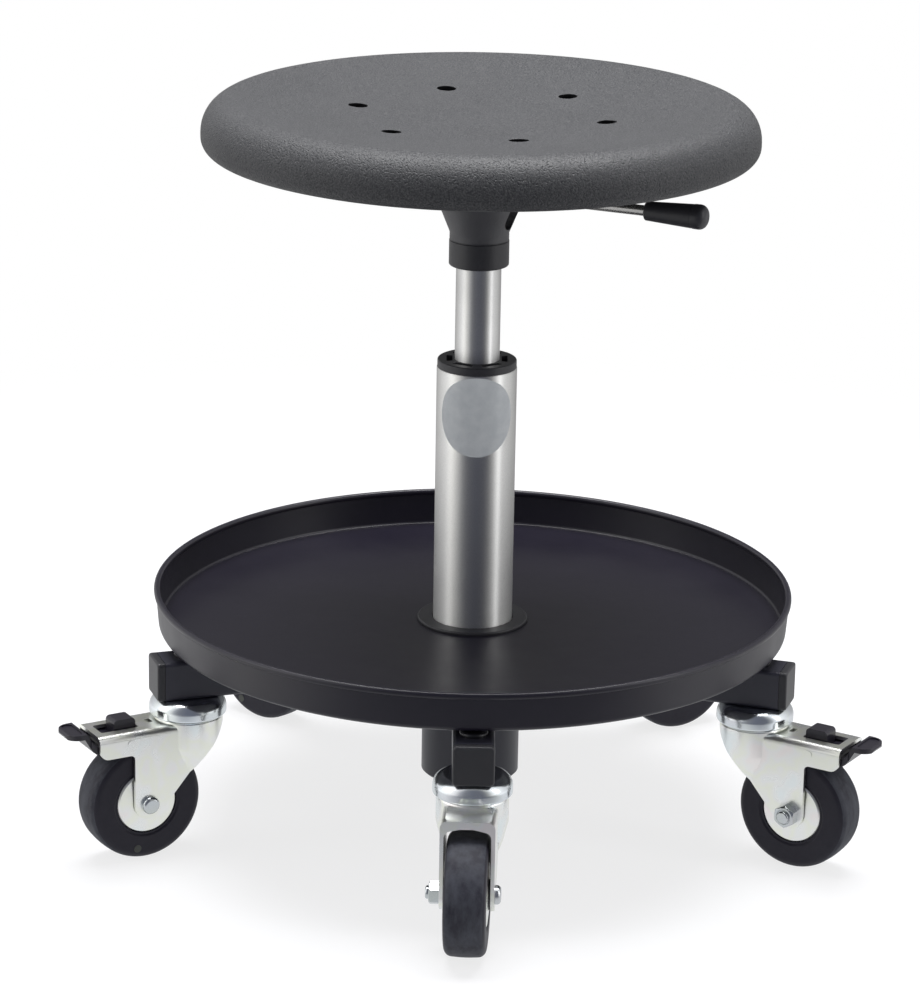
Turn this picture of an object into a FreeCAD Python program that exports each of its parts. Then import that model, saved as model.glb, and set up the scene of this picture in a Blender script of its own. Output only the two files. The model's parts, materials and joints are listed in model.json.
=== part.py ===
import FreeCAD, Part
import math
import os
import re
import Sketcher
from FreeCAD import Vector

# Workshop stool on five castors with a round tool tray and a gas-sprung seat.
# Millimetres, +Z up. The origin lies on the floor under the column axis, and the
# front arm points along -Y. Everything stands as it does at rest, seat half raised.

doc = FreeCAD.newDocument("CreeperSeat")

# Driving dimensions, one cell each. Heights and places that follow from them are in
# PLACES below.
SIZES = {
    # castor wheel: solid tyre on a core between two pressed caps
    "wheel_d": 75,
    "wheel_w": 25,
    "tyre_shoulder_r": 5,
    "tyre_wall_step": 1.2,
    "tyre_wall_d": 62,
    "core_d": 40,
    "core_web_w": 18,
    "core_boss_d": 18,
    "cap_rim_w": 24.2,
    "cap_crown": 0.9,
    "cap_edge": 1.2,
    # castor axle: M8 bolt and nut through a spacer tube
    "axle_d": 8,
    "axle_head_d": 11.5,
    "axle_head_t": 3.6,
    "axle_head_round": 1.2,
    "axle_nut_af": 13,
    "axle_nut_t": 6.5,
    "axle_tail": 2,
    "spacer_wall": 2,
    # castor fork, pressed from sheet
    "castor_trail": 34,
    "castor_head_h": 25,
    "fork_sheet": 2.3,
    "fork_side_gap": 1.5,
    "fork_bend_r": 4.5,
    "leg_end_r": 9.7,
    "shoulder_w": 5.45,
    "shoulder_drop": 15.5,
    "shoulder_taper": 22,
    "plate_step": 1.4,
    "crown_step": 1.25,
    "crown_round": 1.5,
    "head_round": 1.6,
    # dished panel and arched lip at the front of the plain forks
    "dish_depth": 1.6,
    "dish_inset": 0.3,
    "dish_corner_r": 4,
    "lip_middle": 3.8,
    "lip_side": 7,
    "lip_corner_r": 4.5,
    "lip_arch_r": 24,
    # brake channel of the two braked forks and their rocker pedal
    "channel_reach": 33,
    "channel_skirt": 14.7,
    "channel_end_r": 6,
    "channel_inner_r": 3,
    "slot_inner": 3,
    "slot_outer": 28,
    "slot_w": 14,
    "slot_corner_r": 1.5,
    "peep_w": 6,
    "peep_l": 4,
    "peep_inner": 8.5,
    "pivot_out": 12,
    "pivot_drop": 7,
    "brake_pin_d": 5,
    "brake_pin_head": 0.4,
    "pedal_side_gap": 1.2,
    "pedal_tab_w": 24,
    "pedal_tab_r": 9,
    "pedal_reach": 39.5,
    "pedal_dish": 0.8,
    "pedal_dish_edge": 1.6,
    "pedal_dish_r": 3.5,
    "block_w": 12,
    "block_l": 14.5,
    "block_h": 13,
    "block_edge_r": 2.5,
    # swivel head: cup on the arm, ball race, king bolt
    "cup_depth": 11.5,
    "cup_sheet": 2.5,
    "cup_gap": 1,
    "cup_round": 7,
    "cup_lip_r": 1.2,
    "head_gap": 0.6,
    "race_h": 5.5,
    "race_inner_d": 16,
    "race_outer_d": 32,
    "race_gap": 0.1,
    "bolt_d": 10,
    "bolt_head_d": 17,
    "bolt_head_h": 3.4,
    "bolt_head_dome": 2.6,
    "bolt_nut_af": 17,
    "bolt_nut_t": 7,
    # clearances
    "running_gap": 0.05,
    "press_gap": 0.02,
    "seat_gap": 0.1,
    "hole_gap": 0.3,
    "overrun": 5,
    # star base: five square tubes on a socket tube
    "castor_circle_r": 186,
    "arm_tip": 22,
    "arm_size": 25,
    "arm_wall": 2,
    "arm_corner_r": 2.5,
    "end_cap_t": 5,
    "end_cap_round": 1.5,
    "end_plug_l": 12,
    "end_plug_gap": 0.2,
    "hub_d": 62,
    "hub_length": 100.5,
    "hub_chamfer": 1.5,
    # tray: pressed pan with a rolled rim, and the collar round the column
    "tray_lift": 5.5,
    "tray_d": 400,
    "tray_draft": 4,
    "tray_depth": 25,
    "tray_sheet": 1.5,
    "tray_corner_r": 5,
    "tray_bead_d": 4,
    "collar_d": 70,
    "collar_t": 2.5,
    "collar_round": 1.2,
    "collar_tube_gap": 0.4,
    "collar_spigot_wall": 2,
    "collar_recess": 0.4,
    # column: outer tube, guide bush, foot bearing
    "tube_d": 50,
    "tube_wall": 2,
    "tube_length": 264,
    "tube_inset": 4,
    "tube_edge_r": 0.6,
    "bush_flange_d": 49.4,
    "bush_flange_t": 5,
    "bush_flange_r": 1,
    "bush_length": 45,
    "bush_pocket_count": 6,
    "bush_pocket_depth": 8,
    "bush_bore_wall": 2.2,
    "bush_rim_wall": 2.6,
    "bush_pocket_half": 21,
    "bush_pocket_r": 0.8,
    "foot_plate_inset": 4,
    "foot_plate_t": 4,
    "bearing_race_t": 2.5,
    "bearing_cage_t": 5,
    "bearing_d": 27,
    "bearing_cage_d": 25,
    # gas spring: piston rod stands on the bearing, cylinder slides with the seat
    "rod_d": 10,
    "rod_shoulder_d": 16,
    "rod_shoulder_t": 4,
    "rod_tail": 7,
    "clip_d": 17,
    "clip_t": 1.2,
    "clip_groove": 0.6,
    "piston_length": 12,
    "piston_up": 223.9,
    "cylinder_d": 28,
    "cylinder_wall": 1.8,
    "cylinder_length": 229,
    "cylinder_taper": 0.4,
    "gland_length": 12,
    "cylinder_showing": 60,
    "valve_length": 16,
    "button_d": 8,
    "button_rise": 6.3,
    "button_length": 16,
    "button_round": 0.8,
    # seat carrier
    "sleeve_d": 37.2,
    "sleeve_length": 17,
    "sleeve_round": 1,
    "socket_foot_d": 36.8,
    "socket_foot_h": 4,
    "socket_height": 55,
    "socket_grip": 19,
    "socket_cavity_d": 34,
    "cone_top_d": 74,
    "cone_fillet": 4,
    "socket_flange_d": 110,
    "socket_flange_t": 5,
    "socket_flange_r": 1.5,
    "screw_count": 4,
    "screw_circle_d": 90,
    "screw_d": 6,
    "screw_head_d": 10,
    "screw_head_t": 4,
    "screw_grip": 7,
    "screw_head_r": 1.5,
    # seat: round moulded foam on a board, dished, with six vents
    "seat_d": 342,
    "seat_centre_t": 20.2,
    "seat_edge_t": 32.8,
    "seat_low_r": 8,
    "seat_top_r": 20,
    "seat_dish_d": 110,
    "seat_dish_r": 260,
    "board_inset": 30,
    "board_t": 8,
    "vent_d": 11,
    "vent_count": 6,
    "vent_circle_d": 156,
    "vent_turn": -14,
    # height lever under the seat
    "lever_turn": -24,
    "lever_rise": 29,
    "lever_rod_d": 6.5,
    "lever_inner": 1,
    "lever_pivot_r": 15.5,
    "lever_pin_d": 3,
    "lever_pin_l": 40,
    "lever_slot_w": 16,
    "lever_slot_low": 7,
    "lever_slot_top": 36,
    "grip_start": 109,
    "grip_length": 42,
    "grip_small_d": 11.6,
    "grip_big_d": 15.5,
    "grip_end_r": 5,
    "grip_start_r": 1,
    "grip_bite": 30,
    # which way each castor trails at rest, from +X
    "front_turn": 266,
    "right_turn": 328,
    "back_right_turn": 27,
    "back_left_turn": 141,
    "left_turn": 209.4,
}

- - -

**DIRECTIONS FOR THIS TASK**
Using the data above, repeat every line exactly.

**TASK RESULT**
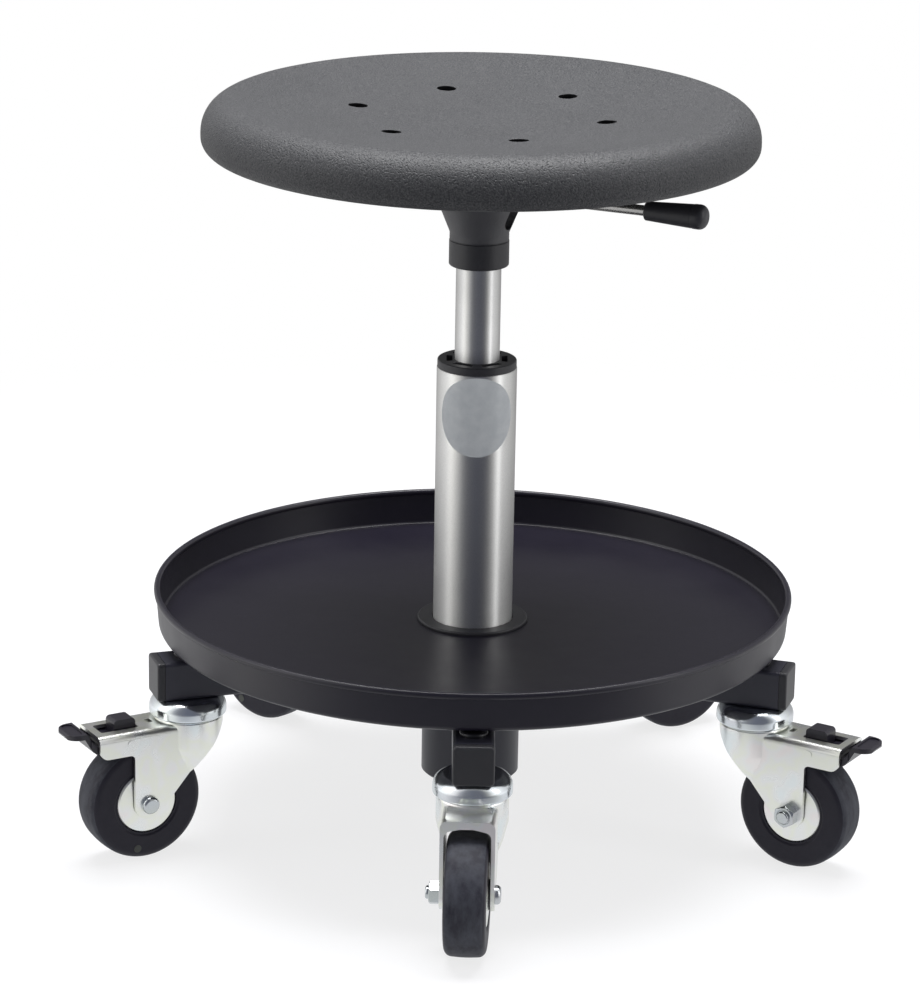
Turn this picture of an object into a FreeCAD Python program that exports each of its parts. Then import that model, saved as model.glb, and set up the scene of this picture in a Blender script of its own. Output only the two files. The model's parts, materials and joints are listed in model.json.
=== part.py ===
import FreeCAD, Part
import math
import os
import re
import Sketcher
from FreeCAD import Vector

# Workshop stool on five castors with a round tool tray and a gas-sprung seat.
# Millimetres, +Z up. The origin lies on the floor under the column axis, and the
# front arm points along -Y. Everything stands as it does at rest, seat half raised.

doc = FreeCAD.newDocument("CreeperSeat")

# Driving dimensions, one cell each. Heights and places that follow from them are in
# PLACES below.
SIZES = {
    # castor wheel: solid tyre on a core between two pressed caps
    "wheel_d": 75,
    "wheel_w": 25,
    "tyre_shoulder_r": 5,
    "tyre_wall_step": 1.2,
    "tyre_wall_d": 62,
    "core_d": 40,
    "core_web_w": 18,
    "core_boss_d": 18,
    "cap_rim_w": 24.2,
    "cap_crown": 0.9,
    "cap_edge": 1.2,
    # castor axle: M8 bolt and nut through a spacer tube
    "axle_d": 8,
    "axle_head_d": 11.5,
    "axle_head_t": 3.6,
    "axle_head_round": 1.2,
    "axle_nut_af": 13,
    "axle_nut_t": 6.5,
    "axle_tail": 2,
    "spacer_wall": 2,
    # castor fork, pressed from sheet
    "castor_trail": 34,
    "castor_head_h": 25,
    "fork_sheet": 2.3,
    "fork_side_gap": 1.5,
    "fork_bend_r": 4.5,
    "leg_end_r": 9.7,
    "shoulder_w": 5.45,
    "shoulder_drop": 15.5,
    "shoulder_taper": 22,
    "plate_step": 1.4,
    "crown_step": 1.25,
    "crown_round": 1.5,
    "head_round": 1.6,
    # dished panel and arched lip at the front of the plain forks
    "dish_depth": 1.6,
    "dish_inset": 0.3,
    "dish_corner_r": 4,
    "lip_middle": 3.8,
    "lip_side": 7,
    "lip_corner_r": 4.5,
    "lip_arch_r": 24,
    # brake channel of the two braked forks and their rocker pedal
    "channel_reach": 33,
    "channel_skirt": 14.7,
    "channel_end_r": 6,
    "channel_inner_r": 3,
    "slot_inner": 3,
    "slot_outer": 28,
    "slot_w": 14,
    "slot_corner_r": 1.5,
    "peep_w": 6,
    "peep_l": 4,
    "peep_inner": 8.5,
    "pivot_out": 12,
    "pivot_drop": 7,
    "brake_pin_d": 5,
    "brake_pin_head": 0.4,
    "pedal_side_gap": 1.2,
    "pedal_tab_w": 24,
    "pedal_tab_r": 9,
    "pedal_reach": 39.5,
    "pedal_dish": 0.8,
    "pedal_dish_edge": 1.6,
    "pedal_dish_r": 3.5,
    "block_w": 12,
    "block_l": 14.5,
    "block_h": 13,
    "block_edge_r": 2.5,
    # swivel head: cup on the arm, ball race, king bolt
    "cup_depth": 11.5,
    "cup_sheet": 2.5,
    "cup_gap": 1,
    "cup_round": 7,
    "cup_lip_r": 1.2,
    "head_gap": 0.6,
    "race_h": 5.5,
    "race_inner_d": 16,
    "race_outer_d": 32,
    "race_gap": 0.1,
    "bolt_d": 10,
    "bolt_head_d": 17,
    "bolt_head_h": 3.4,
    "bolt_head_dome": 2.6,
    "bolt_nut_af": 17,
    "bolt_nut_t": 7,
    # clearances
    "running_gap": 0.05,
    "press_gap": 0.02,
    "seat_gap": 0.1,
    "hole_gap": 0.3,
    "overrun": 5,
    # star base: five square tubes on a socket tube
    "castor_circle_r": 186,
    "arm_tip": 22,
    "arm_size": 25,
    "arm_wall": 2,
    "arm_corner_r": 2.5,
    "end_cap_t": 5,
    "end_cap_round": 1.5,
    "end_plug_l": 12,
    "end_plug_gap": 0.2,
    "hub_d": 62,
    "hub_length": 100.5,
    "hub_chamfer": 1.5,
    # tray: pressed pan with a rolled rim, and the collar round the column
    "tray_lift": 5.5,
    "tray_d": 400,
    "tray_draft": 4,
    "tray_depth": 25,
    "tray_sheet": 1.5,
    "tray_corner_r": 5,
    "tray_bead_d": 4,
    "collar_d": 70,
    "collar_t": 2.5,
    "collar_round": 1.2,
    "collar_tube_gap": 0.4,
    "collar_spigot_wall": 2,
    "collar_recess": 0.4,
    # column: outer tube, guide bush, foot bearing
    "tube_d": 50,
    "tube_wall": 2,
    "tube_length": 264,
    "tube_inset": 4,
    "tube_edge_r": 0.6,
    "bush_flange_d": 49.4,
    "bush_flange_t": 5,
    "bush_flange_r": 1,
    "bush_length": 45,
    "bush_pocket_count": 6,
    "bush_pocket_depth": 8,
    "bush_bore_wall": 2.2,
    "bush_rim_wall": 2.6,
    "bush_pocket_half": 21,
    "bush_pocket_r": 0.8,
    "foot_plate_inset": 4,
    "foot_plate_t": 4,
    "bearing_race_t": 2.5,
    "bearing_cage_t": 5,
    "bearing_d": 27,
    "bearing_cage_d": 25,
    # gas spring: piston rod stands on the bearing, cylinder slides with the seat
    "rod_d": 10,
    "rod_shoulder_d": 16,
    "rod_shoulder_t": 4,
    "rod_tail": 7,
    "clip_d": 17,
    "clip_t": 1.2,
    "clip_groove": 0.6,
    "piston_length": 12,
    "piston_up": 223.9,
    "cylinder_d": 28,
    "cylinder_wall": 1.8,
    "cylinder_length": 229,
    "cylinder_taper": 0.4,
    "gland_length": 12,
    "cylinder_showing": 60,
    "valve_length": 16,
    "button_d": 8,
    "button_rise": 6.3,
    "button_length": 16,
    "button_round": 0.8,
    # seat carrier
    "sleeve_d": 37.2,
    "sleeve_length": 17,
    "sleeve_round": 1,
    "socket_foot_d": 36.8,
    "socket_foot_h": 4,
    "socket_height": 55,
    "socket_grip": 19,
    "socket_cavity_d": 34,
    "cone_top_d": 74,
    "cone_fillet": 4,
    "socket_flange_d": 110,
    "socket_flange_t": 5,
    "socket_flange_r": 1.5,
    "screw_count": 4,
    "screw_circle_d": 90,
    "screw_d": 6,
    "screw_head_d": 10,
    "screw_head_t": 4,
    "screw_grip": 7,
    "screw_head_r": 1.5,
    # seat: round moulded foam on a board, dished, with six vents
    "seat_d": 342,
    "seat_centre_t": 20.2,
    "seat_edge_t": 32.8,
    "seat_low_r": 8,
    "seat_top_r": 20,
    "seat_dish_d": 110,
    "seat_dish_r": 260,
    "board_inset": 30,
    "board_t": 8,
    "vent_d": 11,
    "vent_count": 6,
    "vent_circle_d": 156,
    "vent_turn": -14,
    # height lever under the seat
    "lever_turn": -24,
    "lever_rise": 29,
    "lever_rod_d": 6.5,
    "lever_inner": 1,
    "lever_pivot_r": 15.5,
    "lever_pin_d": 3,
    "lever_pin_l": 40,
    "lever_slot_w": 16,
    "lever_slot_low": 7,
    "lever_slot_top": 36,
    "grip_start": 109,
    "grip_length": 42,
    "grip_small_d": 11.6,
    "grip_big_d": 15.5,
    "grip_end_r": 5,
    "grip_start_r": 1,
    "grip_bite": 30,
    # which way each castor trails at rest, from +X
    "front_turn": 266,
    "right_turn": 328,
    "back_right_turn": 27,
    "back_left_turn": 141,
    "left_turn": 209.4,
}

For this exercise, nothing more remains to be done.